Today we see very similar, if not identical, developments among the blue state elite: the same tendencies to exaggerate conflicts with their countrymen into grounds for separation and to grow steadily more extreme in supporting practices – abortion is the clearest example – that the “enemy” dislikes. So far, gabble about secession is only a pose, but the disproportionate and irrational rejection of “red state values” shows itself in other ways, particularly in much of the Left’s sullen attitude toward the War on Terror.
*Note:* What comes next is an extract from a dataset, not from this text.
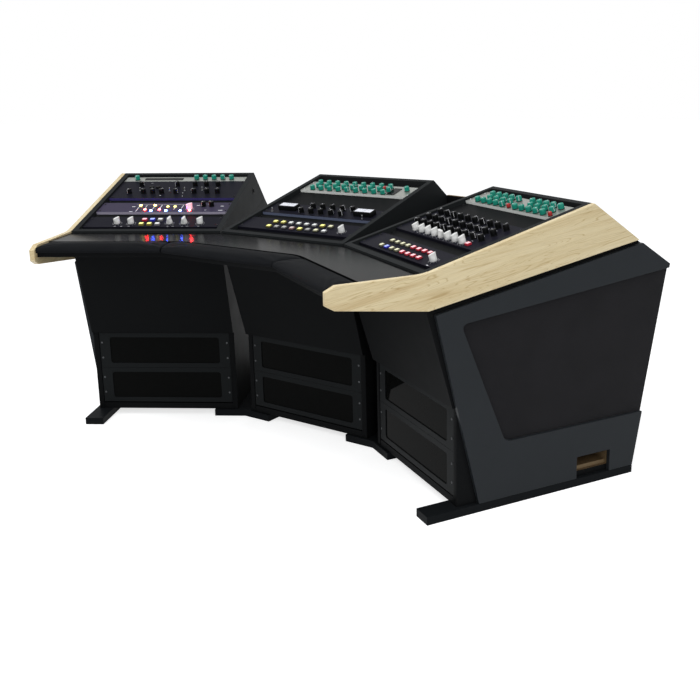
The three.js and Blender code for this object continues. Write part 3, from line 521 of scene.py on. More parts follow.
# Deck: one board in high gloss black lacquer, in which the lit keys and lamps are mirrored. The
# lacquer is polished flat, with only a faint long ripple and some fine wiping marks.
def gloss_lacquer():
    """Black lacquer: a very low long noise is the ripple, and a short one moves the roughness."""
    finish = Finish("gloss_lacquer")
    wipe = finish.noise(60, 6)
    return finish.done(
        Base_Color=finish.mixed(wipe, shade(13, 14, 15), shade(18, 19, 20)),
        Roughness=finish.ranged(wipe, 0.14, 0.2),
        Normal=finish.relief(finish.noise(25), 0.03, 0.5), Specular_IOR_Level=0.012)


board("deck_panel", "gloss_board", gloss_lacquer())


# Armrest pads: foam under black leatherette, drawn over the front of a board and stapled under it.
# The cover swells a little between its held edges, and is drawn in at the joints between the pads.
PAD_VOXEL = 4.5
PAD_SLACK = 1.2
PAD_SWELL = 4.5
HELD_BELOW, HELD_BACK = 691, 0.5
HELD_ENDS = {"left": 0.8, "centre": 0.55, "right": 0.8}
SETTLE_FRAMES = 20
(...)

Macaulay’s verses referring to the last days of Republican Rome could be prophetic for America:
Now Roman is to Roman
More hateful than the foe,
And the tribunes beard the high
While the Fathers grind the low.
As we wax hot in faction
In battle we wax cold,
And men fight not as they fought
In the brave days of old.
Macaulay’s coda was in fact wrong about Rome. Roman arms were never so dazzlingly successful abroad as when the state was verging on dissolution in civil war. The warning applies more aptly to 21st Century America, where military success is impossible without cooperation from the home front. Sulla, Lucullus, Pompey and Caesar did not have to be much concerned about civilian interference with their military decisions. General Sanchez has (and should have) no such latitude of action. A large portion of Blue America shows every sign of rejoicing in defeat and does what it can to make victory as difficult as possible – not because it shares the goals of Osama bin Laden but because it does not want any association with those of George W. Bush. It is a senseless course of action, one that will, if followed to its end, do more harm to the blues than the reds. Tribal hostility is, however, rooted in prejudice, and prejudice does not have to be justified by reason or even enlightened self-interest.